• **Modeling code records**
+ + + + +

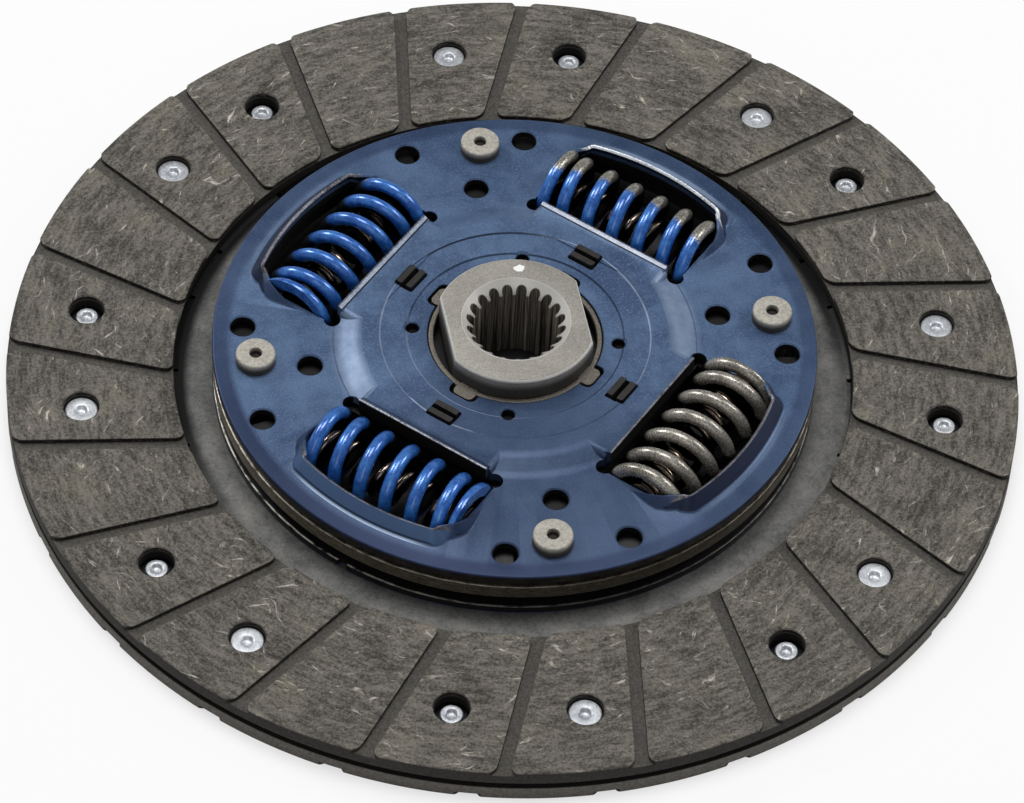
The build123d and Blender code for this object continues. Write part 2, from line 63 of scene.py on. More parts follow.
# Directions about the hub, in degrees from X.
WINDOWS = [45, 135, 225, 315]
QUARTERS = [0, 90, 180, 270]
PINS = [-3, 87, 177, 267]
FRONT_RIVETS = [88 + 45 * n for n in range(8)]
REAR_RIVETS = [71.2 + 45 * n for n in range(8)]
OUTER_HOLES = [a + side * 13 for a in QUARTERS for side in (-1, 1)]
SMALL_HOLES = [a - 15 for a in QUARTERS]

# Radii from the hub's axis.
SPLINE_MINOR = 8.95
HUB_RADIUS = 17.2
HUB_FLAT = 14.8
SMALL_HOLE_CIRCLE = 21.85
WINDOW_INNER, WINDOW_OUTER = 33.6, 57.0
CROWN_FOOT = 37.3
INNER_HOLE_CIRCLE = 43.95
SPRING_CIRCLE = 44.4
PIN_CIRCLE = 55.1
OUTER_HOLE_CIRCLE = 57.65
LIP_CREASE = 59.0
PLATE_RADIUS = 64.0
LINING_INNER, LINING_OUTER = 72.25, 107.5
RIVET_CIRCLE = 92.15

# Heights above the rear friction face: the lower and upper faces of the sheets, and single levels.
REAR_PLATE = (4.7, 6.5)
FLANGE = (9.7, 13.1)
FRONT_PLATE = (14.4, 16.4)
MIDDLE = 4.3
FRONT_LINING_BACK = 5.1
FRONT_FACE = 8.6
SPRING_HEIGHT = 12.5
HUB_TOP = 23.1

# Other sizes: the dab of paint's place on the hub, the angle of a sharp edge and the steps round a plate.
LINING_THICK = 3.5
GROOVE_WIDTH = 2.8
GROOVE_FLOOR = 2.3
WINDOW_HALF = 19
SPRING_LENGTH = 37.6
DAB = (3.3, 13.9)
SHARP = 32
PLATE_STEPS = 480


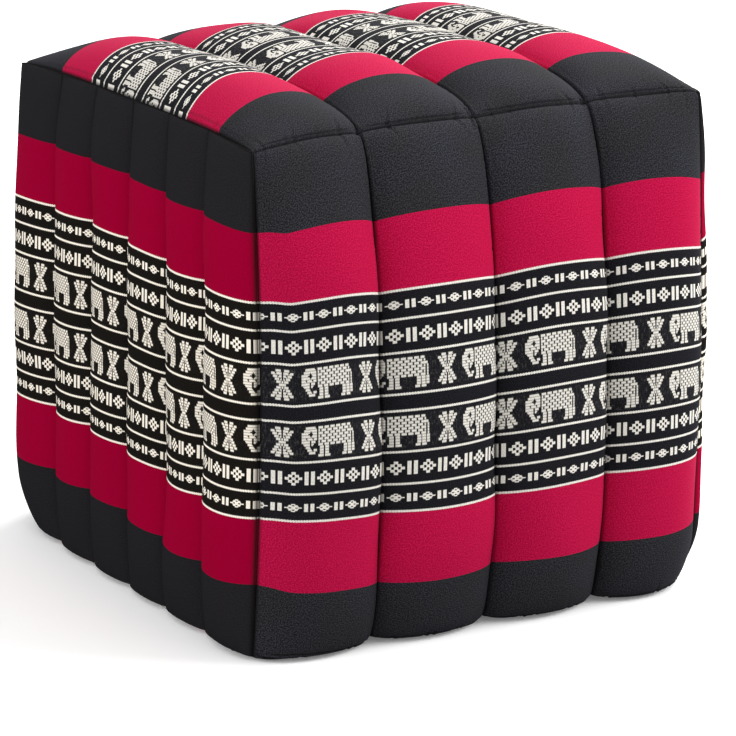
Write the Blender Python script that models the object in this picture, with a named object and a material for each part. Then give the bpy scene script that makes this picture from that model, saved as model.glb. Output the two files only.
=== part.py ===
"""Cube pouf: four stuffed chambers side by side, closed by a quilted panel at each end.

Metres, +Z up, standing on Z = 0 and centred on the Z axis.  The front, with four wide channels that run on over
the top, faces -Y.  The side panels, with six narrow upright channels each, face -X and +X.

Every face of the cube is a patch between its four curved seams.  The sewn valleys bulge a little beyond that
patch, and between two valleys the cloth rises to a round crown.
"""

from typing import NamedTuple

import bmesh
import bpy
from mathutils import Vector

# --- driving sizes ---------------------------------------------------------------------------------------------
SIZE = 0.350                    # the cube, from seam to seam
HALF = SIZE / 2
GAP = 0.0003                    # left between neighbouring pieces
WALL_GAP = 0.0008               # left behind a side panel, where both walls are dished
RIM = 0.002                     # thickness of a side panel at its seams
DISH = 0.012                    # how far a side panel's back swells into the pouf
DISH_POWER = 4.0

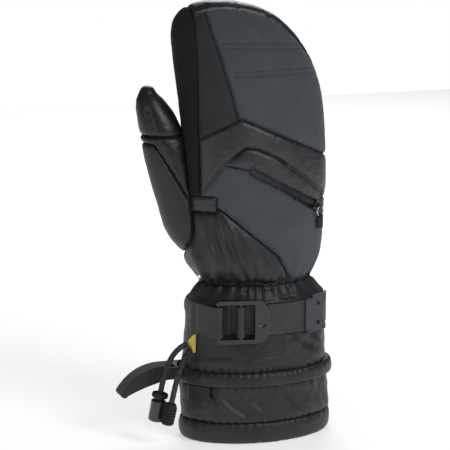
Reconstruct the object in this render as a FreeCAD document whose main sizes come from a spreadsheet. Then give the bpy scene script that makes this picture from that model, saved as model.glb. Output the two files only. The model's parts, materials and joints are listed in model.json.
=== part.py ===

+ + + + +

• **Direction**
Using the data above, repeat every line exactly.

• **Response**
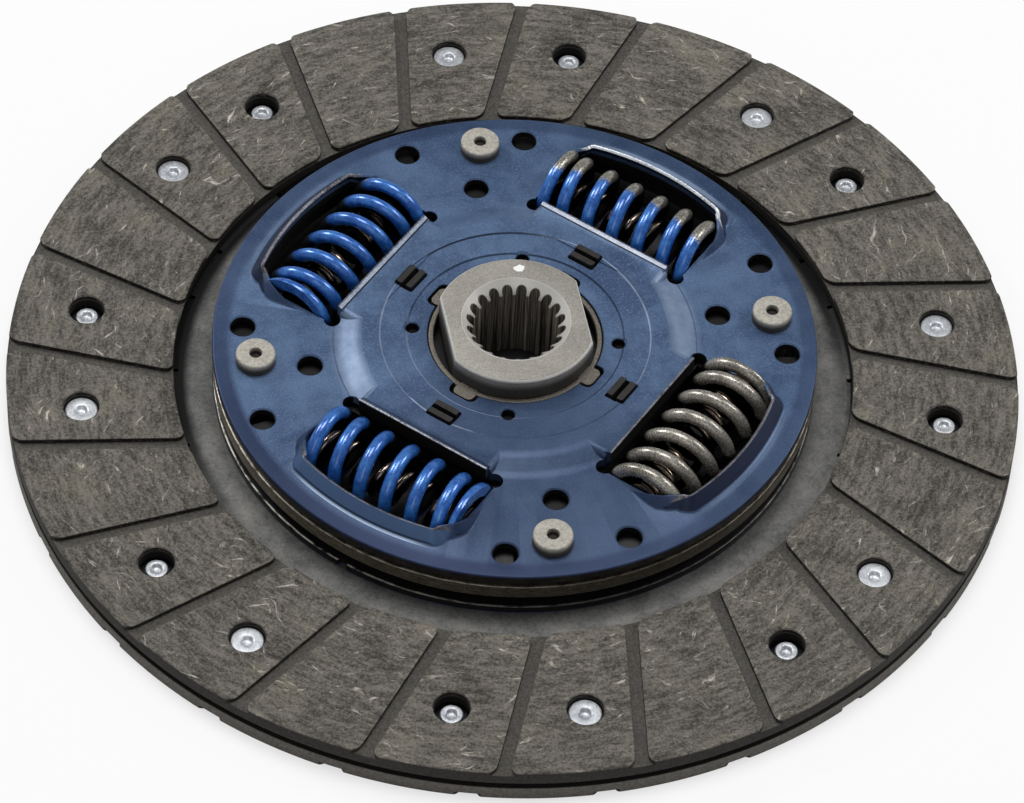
The build123d and Blender code for this object continues. Write part 2, from line 63 of scene.py on. More parts follow.
# Directions about the hub, in degrees from X.
WINDOWS = [45, 135, 225, 315]
QUARTERS = [0, 90, 180, 270]
PINS = [-3, 87, 177, 267]
FRONT_RIVETS = [88 + 45 * n for n in range(8)]
REAR_RIVETS = [71.2 + 45 * n for n in range(8)]
OUTER_HOLES = [a + side * 13 for a in QUARTERS for side in (-1, 1)]
SMALL_HOLES = [a - 15 for a in QUARTERS]

# Radii from the hub's axis.
SPLINE_MINOR = 8.95
HUB_RADIUS = 17.2
HUB_FLAT = 14.8
SMALL_HOLE_CIRCLE = 21.85
WINDOW_INNER, WINDOW_OUTER = 33.6, 57.0
CROWN_FOOT = 37.3
INNER_HOLE_CIRCLE = 43.95
SPRING_CIRCLE = 44.4
PIN_CIRCLE = 55.1
OUTER_HOLE_CIRCLE = 57.65
LIP_CREASE = 59.0
PLATE_RADIUS = 64.0
LINING_INNER, LINING_OUTER = 72.25, 107.5
RIVET_CIRCLE = 92.15

# Heights above the rear friction face: the lower and upper faces of the sheets, and single levels.
REAR_PLATE = (4.7, 6.5)
FLANGE = (9.7, 13.1)
FRONT_PLATE = (14.4, 16.4)
MIDDLE = 4.3
FRONT_LINING_BACK = 5.1
FRONT_FACE = 8.6
SPRING_HEIGHT = 12.5
HUB_TOP = 23.1

# Other sizes: the dab of paint's place on the hub, the angle of a sharp edge and the steps round a plate.
LINING_THICK = 3.5
GROOVE_WIDTH = 2.8
GROOVE_FLOOR = 2.3
WINDOW_HALF = 19
SPRING_LENGTH = 37.6
DAB = (3.3, 13.9)
SHARP = 32
PLATE_STEPS = 480


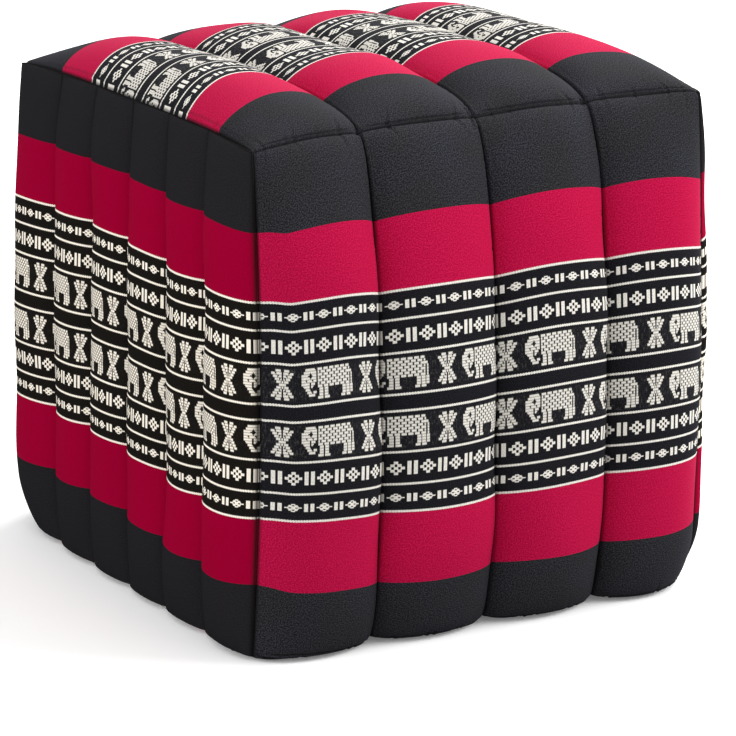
Write the Blender Python script that models the object in this picture, with a named object and a material for each part. Then give the bpy scene script that makes this picture from that model, saved as model.glb. Output the two files only.
=== part.py ===
"""Cube pouf: four stuffed chambers side by side, closed by a quilted panel at each end.

Metres, +Z up, standing on Z = 0 and centred on the Z axis.  The front, with four wide channels that run on over
the top, faces -Y.  The side panels, with six narrow upright channels each, face -X and +X.

Every face of the cube is a patch between its four curved seams.  The sewn valleys bulge a little beyond that
patch, and between two valleys the cloth rises to a round crown.
"""

from typing import NamedTuple

import bmesh
import bpy
from mathutils import Vector

# --- driving sizes ---------------------------------------------------------------------------------------------
SIZE = 0.350                    # the cube, from seam to seam
HALF = SIZE / 2
GAP = 0.0003                    # left between neighbouring pieces
WALL_GAP = 0.0008               # left behind a side panel, where both walls are dished
RIM = 0.002                     # thickness of a side panel at its seams
DISH = 0.012                    # how far a side panel's back swells into the pouf
DISH_POWER = 4.0

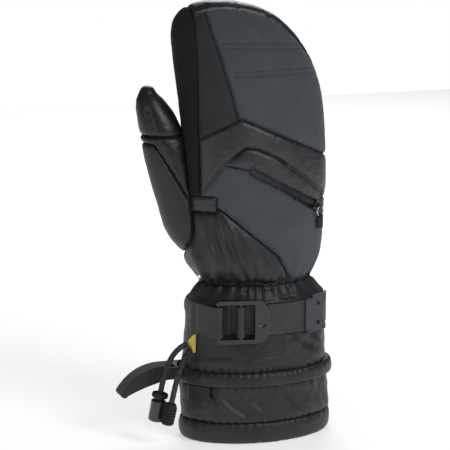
Reconstruct the object in this render as a FreeCAD document whose main sizes come from a spreadsheet. Then give the bpy scene script that makes this picture from that model, saved as model.glb. Output the two files only. The model's parts, materials and joints are listed in model.json.
=== part.py ===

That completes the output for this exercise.